[START OF Data lines]

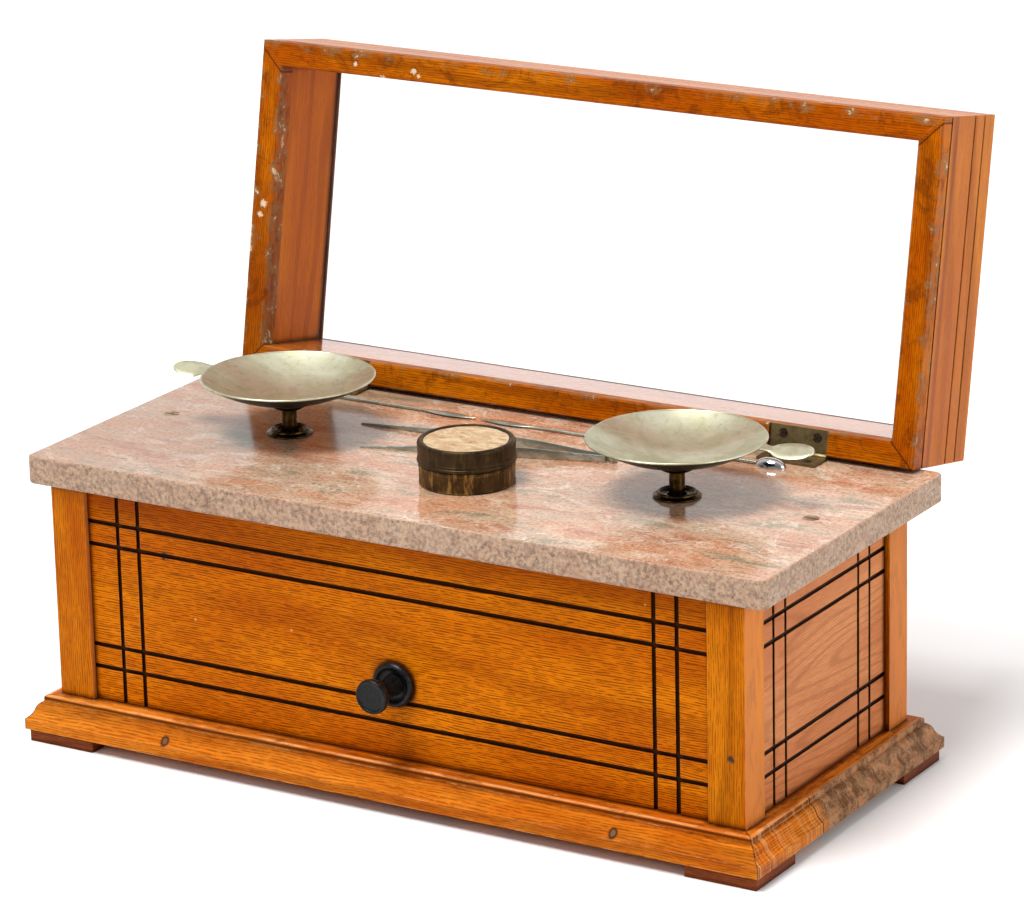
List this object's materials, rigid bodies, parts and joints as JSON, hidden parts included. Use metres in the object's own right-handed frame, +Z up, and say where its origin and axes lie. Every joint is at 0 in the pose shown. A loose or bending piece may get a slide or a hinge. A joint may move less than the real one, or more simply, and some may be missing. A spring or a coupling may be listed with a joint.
{
  "type": "counter balance scale with marble top and glazed lid",
  "caption": "Oak-cased counter balance: marble slab with two round metal pans on short columns, front arrest knob, hinged glazed lid, tin, tweezers and spatulas.",
  "frame": {"origin": "middle of the whole object seen from above, with the lid open, at floor level", "axes": "+X along the case from the left pan to the right pan, +Y from the knob to the hinges, +Z up"},
  "size_m": [0.4024, 0.2678, 0.306],
  "materials": {
    "case_oak": "honey varnish over open grain",
    "lid_oak": "honey varnish, worn at the edges",
    "inner_pine": "bare sawn pine",
    "foot_wood": "reddish stained",
    "marble": "polished top, sawn edges",
    "brass_screws": "dull",
    "hinge_brass": "tarnished",
    "turned_brass": "dark tarnished",
    "pan_metal": "worn nickelled brass",
    "beam_brass": "satin",
    "black_iron": "black lacquer",
    "steel": "bright",
    "agate": "polished",
    "ebonised": "black polish",
    "pad_leather": "soft",
    "glass": "clear",
    "japanned_tin": "worn black lacquer",
    "label_paper": "aged"
  },
  "bodies": {
    "case": {"feet": "foot_wood", "base_board": "inner_pine", "plinth_front": "case_oak", "plinth_rear": "case_oak", "plinth_left": "case_oak", "plinth_right": "case_oak", "panel_front": "case_oak", "panel_rear": "case_oak", "panel_left": "case_oak", "panel_right": "case_oak", "corner_posts": "case_oak", "top_rails": "inner_pine", "glue_blocks": "inner_pine", "marble_top": "marble", "marble_screws": "brass_screws", "column_collars": "turned_brass", "balance_frame": "black_iron", "frame_screws": "steel", "fulcrum_bearings": "agate", "stay_pivot": "steel", "knob_flange": "ebonised", "arrest_guides": "steel", "arrest_springs": "steel", "marble_hinge_leaves": "hinge_brass", "marble_leaf_screws": "brass_screws", "hinge_pins": "brass_screws"},
    "beam_body": {"beam": "beam_brass", "fulcrum_knife": "steel", "beam_end_pins": "steel", "gravity_bob": "turned_brass"},
    "stay_body": {"stay_link": "beam_brass", "stay_pins": "steel"},
    "left_column": {"column_left": "turned_brass", "pan_support_left": "turned_brass"},
    "right_column": {"column_right": "turned_brass", "pan_support_right": "turned_brass"},
    "left_pan": {"pan_left": "pan_metal"},
    "right_pan": {"pan_right": "pan_metal"},
    "knob_body": {"arrest_knob": "ebonised", "arrest_shaft": "steel", "arrest_cam": "black_iron"},
    "arrest_body": {"arrest_bar": "black_iron", "arrest_pads": "pad_leather"},
    "lid": {"lid_wall_front": "lid_oak", "lid_wall_rear": "lid_oak", "lid_wall_left": "lid_oak", "lid_wall_right": "lid_oak", "lid_rim": "lid_oak", "lid_glass": "glass", "glazing_beads": "lid_oak", "lid_hinge_leaves": "hinge_brass", "lid_leaf_screws": "brass_screws"},
    "tin": {"tin_base": "japanned_tin", "tin_weights": "turned_brass"},
    "tin_cover": {"tin_lid": "japanned_tin", "tin_label": "label_paper"},
    "tweezers": {"tweezers_far_arm": "steel"},
    "tweezers_arm": {"tweezers_near_arm": "steel"},
    "left_spatula": {"spatula_left": "steel"},
    "right_spatula": {"spatula_right": "steel"}
  },
  "joints": [
    {"name": "beam_swing", "type": "hinge", "parent": "case", "child": "beam_body", "pos_m": [0, -0.03079, 0.086], "axis": [0, 1, 0], "range_deg": [-1.6, 1.6]},
    {"name": "stay_swing", "type": "hinge", "parent": "case", "child": "stay_body", "pos_m": [0, -0.03079, 0.04], "axis": [0, 1, 0], "range_deg": [-1.65, 1.65]},
    {"name": "left_column_pivot", "type": "hinge", "parent": "beam_body", "child": "left_column", "pos_m": [-0.107, -0.03079, 0.086], "axis": [0, 1, 0], "range_deg": [-1.65, 1.65]},
    {"name": "right_column_pivot", "type": "hinge", "parent": "beam_body", "child": "right_column", "pos_m": [0.107, -0.03079, 0.086], "axis": [0, 1, 0], "range_deg": [-1.65, 1.65]},
    {"name": "left_pan_lift", "type": "slide", "parent": "left_column", "child": "left_pan", "axis": [0, 0, 1], "range_m": [0, 0.03]},
    {"name": "right_pan_lift", "type": "slide", "parent": "right_column", "child": "right_pan", "axis": [0, 0, 1], "range_m": [0, 0.03]},
    {"name": "arrest_knob_turn", "type": "hinge", "parent": "case", "child": "knob_body", "pos_m": [0.0025, -0.1128, 0.0593], "axis": [0, 1, 0], "range_deg": [0, 90.3]},
    {"name": "arrest_bar_rise", "type": "slide", "parent": "case", "child": "arrest_body", "axis": [0, 0, 1], "range_m": [0, 0.0029], "deforming": ["arrest_springs", "arrest_pads"]},
    {"name": "lid_swing", "type": "hinge", "parent": "case", "child": "lid", "pos_m": [0, 0.04791, 0.1439], "axis": [-1, 0, 0], "range_deg": [-100.93, 0]},
    {"name": "tin_lift", "type": "slide", "parent": "case", "child": "tin", "axis": [0, 0, 1], "range_m": [0, 0.03]},
    {"name": "tin_cover_lift", "type": "slide", "parent": "tin", "child": "tin_cover", "axis": [0, 0, 1], "range_m": [0, 0.03]},
    {"name": "tweezers_lift", "type": "slide", "parent": "case", "child": "tweezers", "axis": [0, 0, 1], "range_m": [0, 0.014]},
    {"name": "tweezers_squeeze", "type": "hinge", "parent": "tweezers", "child": "tweezers_arm", "pos_m": [0.055, -0.00139, 0.1443], "axis": [0, 0, -1], "range_deg": [0, 13]},
    {"name": "left_spatula_lift", "type": "slide", "parent": "case", "child": "left_spatula", "axis": [0, 0, 1], "range_m": [0, 0.03]},
    {"name": "right_spatula_lift", "type": "slide", "parent": "case", "child": "right_spatula", "axis": [0, 0, 1], "range_m": [0, 0.03]}
  ],
  "couplings": [
    {"joint": "left_column_pivot", "follows": "beam_swing", "ratio": -1},
    {"joint": "right_column_pivot", "follows": "beam_swing", "ratio": -1},
    {"joint": "stay_swing", "follows": "beam_swing", "ratio": 1},
    {"joint": "arrest_knob_turn", "follows": "arrest_bar_rise", "rad_per_m": 541.65}
  ]
}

[END OF Data lines]

Problem to solve:
Print the whole listing again, exactly.

Output for this task:
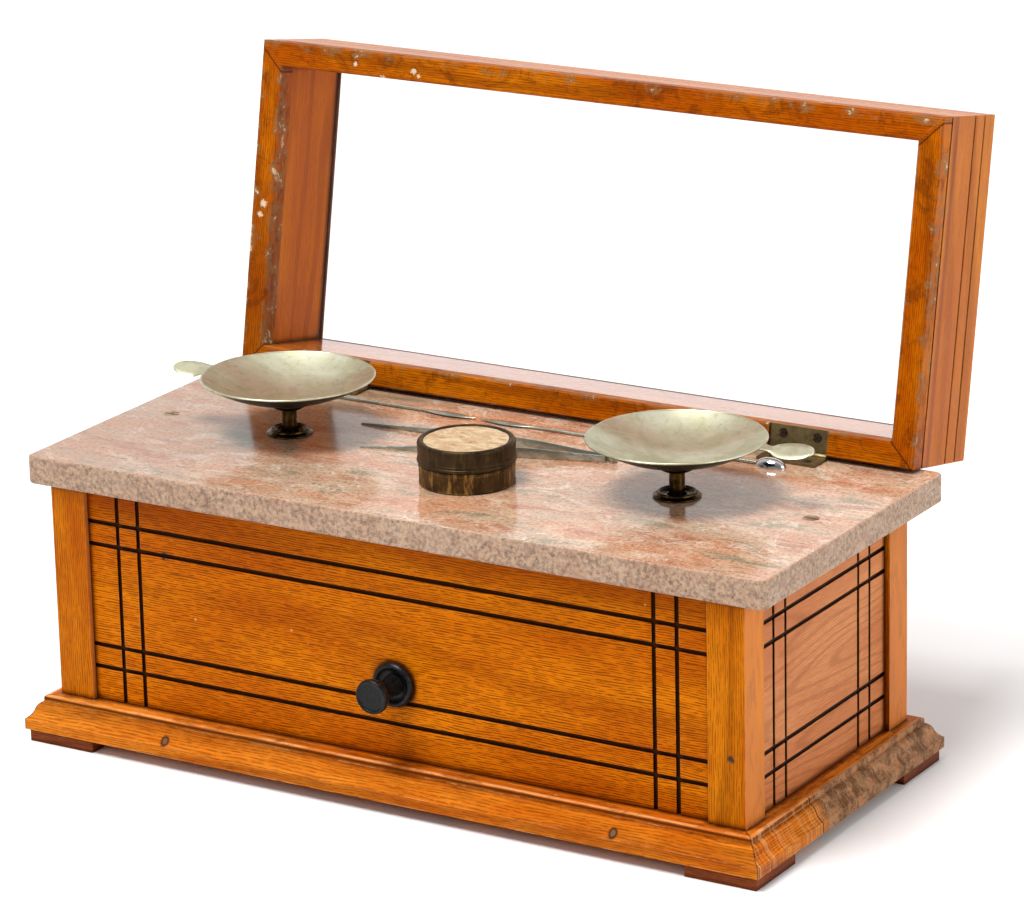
List this object's materials, rigid bodies, parts and joints as JSON, hidden parts included. Use metres in the object's own right-handed frame, +Z up, and say where its origin and axes lie. Every joint is at 0 in the pose shown. A loose or bending piece may get a slide or a hinge. A joint may move less than the real one, or more simply, and some may be missing. A spring or a coupling may be listed with a joint.
{
  "type": "counter balance scale with marble top and glazed lid",
  "caption": "Oak-cased counter balance: marble slab with two round metal pans on short columns, front arrest knob, hinged glazed lid, tin, tweezers and spatulas.",
  "frame": {"origin": "middle of the whole object seen from above, with the lid open, at floor level", "axes": "+X along the case from the left pan to the right pan, +Y from the knob to the hinges, +Z up"},
  "size_m": [0.4024, 0.2678, 0.306],
  "materials": {
    "case_oak": "honey varnish over open grain",
    "lid_oak": "honey varnish, worn at the edges",
    "inner_pine": "bare sawn pine",
    "foot_wood": "reddish stained",
    "marble": "polished top, sawn edges",
    "brass_screws": "dull",
    "hinge_brass": "tarnished",
    "turned_brass": "dark tarnished",
    "pan_metal": "worn nickelled brass",
    "beam_brass": "satin",
    "black_iron": "black lacquer",
    "steel": "bright",
    "agate": "polished",
    "ebonised": "black polish",
    "pad_leather": "soft",
    "glass": "clear",
    "japanned_tin": "worn black lacquer",
    "label_paper": "aged"
  },
  "bodies": {
    "case": {"feet": "foot_wood", "base_board": "inner_pine", "plinth_front": "case_oak", "plinth_rear": "case_oak", "plinth_left": "case_oak", "plinth_right": "case_oak", "panel_front": "case_oak", "panel_rear": "case_oak", "panel_left": "case_oak", "panel_right": "case_oak", "corner_posts": "case_oak", "top_rails": "inner_pine", "glue_blocks": "inner_pine", "marble_top": "marble", "marble_screws": "brass_screws", "column_collars": "turned_brass", "balance_frame": "black_iron", "frame_screws": "steel", "fulcrum_bearings": "agate", "stay_pivot": "steel", "knob_flange": "ebonised", "arrest_guides": "steel", "arrest_springs": "steel", "marble_hinge_leaves": "hinge_brass", "marble_leaf_screws": "brass_screws", "hinge_pins": "brass_screws"},
    "beam_body": {"beam": "beam_brass", "fulcrum_knife": "steel", "beam_end_pins": "steel", "gravity_bob": "turned_brass"},
    "stay_body": {"stay_link": "beam_brass", "stay_pins": "steel"},
    "left_column": {"column_left": "turned_brass", "pan_support_left": "turned_brass"},
    "right_column": {"column_right": "turned_brass", "pan_support_right": "turned_brass"},
    "left_pan": {"pan_left": "pan_metal"},
    "right_pan": {"pan_right": "pan_metal"},
    "knob_body": {"arrest_knob": "ebonised", "arrest_shaft": "steel", "arrest_cam": "black_iron"},
    "arrest_body": {"arrest_bar": "black_iron", "arrest_pads": "pad_leather"},
    "lid": {"lid_wall_front": "lid_oak", "lid_wall_rear": "lid_oak", "lid_wall_left": "lid_oak", "lid_wall_right": "lid_oak", "lid_rim": "lid_oak", "lid_glass": "glass", "glazing_beads": "lid_oak", "lid_hinge_leaves": "hinge_brass", "lid_leaf_screws": "brass_screws"},
    "tin": {"tin_base": "japanned_tin", "tin_weights": "turned_brass"},
    "tin_cover": {"tin_lid": "japanned_tin", "tin_label": "label_paper"},
    "tweezers": {"tweezers_far_arm": "steel"},
    "tweezers_arm": {"tweezers_near_arm": "steel"},
    "left_spatula": {"spatula_left": "steel"},
    "right_spatula": {"spatula_right": "steel"}
  },
  "joints": [
    {"name": "beam_swing", "type": "hinge", "parent": "case", "child": "beam_body", "pos_m": [0, -0.03079, 0.086], "axis": [0, 1, 0], "range_deg": [-1.6, 1.6]},
    {"name": "stay_swing", "type": "hinge", "parent": "case", "child": "stay_body", "pos_m": [0, -0.03079, 0.04], "axis": [0, 1, 0], "range_deg": [-1.65, 1.65]},
    {"name": "left_column_pivot", "type": "hinge", "parent": "beam_body", "child": "left_column", "pos_m": [-0.107, -0.03079, 0.086], "axis": [0, 1, 0], "range_deg": [-1.65, 1.65]},
    {"name": "right_column_pivot", "type": "hinge", "parent": "beam_body", "child": "right_column", "pos_m": [0.107, -0.03079, 0.086], "axis": [0, 1, 0], "range_deg": [-1.65, 1.65]},
    {"name": "left_pan_lift", "type": "slide", "parent": "left_column", "child": "left_pan", "axis": [0, 0, 1], "range_m": [0, 0.03]},
    {"name": "right_pan_lift", "type": "slide", "parent": "right_column", "child": "right_pan", "axis": [0, 0, 1], "range_m": [0, 0.03]},
    {"name": "arrest_knob_turn", "type": "hinge", "parent": "case", "child": "knob_body", "pos_m": [0.0025, -0.1128, 0.0593], "axis": [0, 1, 0], "range_deg": [0, 90.3]},
    {"name": "arrest_bar_rise", "type": "slide", "parent": "case", "child": "arrest_body", "axis": [0, 0, 1], "range_m": [0, 0.0029], "deforming": ["arrest_springs", "arrest_pads"]},
    {"name": "lid_swing", "type": "hinge", "parent": "case", "child": "lid", "pos_m": [0, 0.04791, 0.1439], "axis": [-1, 0, 0], "range_deg": [-100.93, 0]},
    {"name": "tin_lift", "type": "slide", "parent": "case", "child": "tin", "axis": [0, 0, 1], "range_m": [0, 0.03]},
    {"name": "tin_cover_lift", "type": "slide", "parent": "tin", "child": "tin_cover", "axis": [0, 0, 1], "range_m": [0, 0.03]},
    {"name": "tweezers_lift", "type": "slide", "parent": "case", "child": "tweezers", "axis": [0, 0, 1], "range_m": [0, 0.014]},
    {"name": "tweezers_squeeze", "type": "hinge", "parent": "tweezers", "child": "tweezers_arm", "pos_m": [0.055, -0.00139, 0.1443], "axis": [0, 0, -1], "range_deg": [0, 13]},
    {"name": "left_spatula_lift", "type": "slide", "parent": "case", "child": "left_spatula", "axis": [0, 0, 1], "range_m": [0, 0.03]},
    {"name": "right_spatula_lift", "type": "slide", "parent": "case", "child": "right_spatula", "axis": [0, 0, 1], "range_m": [0, 0.03]}
  ],
  "couplings": [
    {"joint": "left_column_pivot", "follows": "beam_swing", "ratio": -1},
    {"joint": "right_column_pivot", "follows": "beam_swing", "ratio": -1},
    {"joint": "stay_swing", "follows": "beam_swing", "ratio": 1},
    {"joint": "arrest_knob_turn", "follows": "arrest_bar_rise", "rad_per_m": 541.65}
  ]
}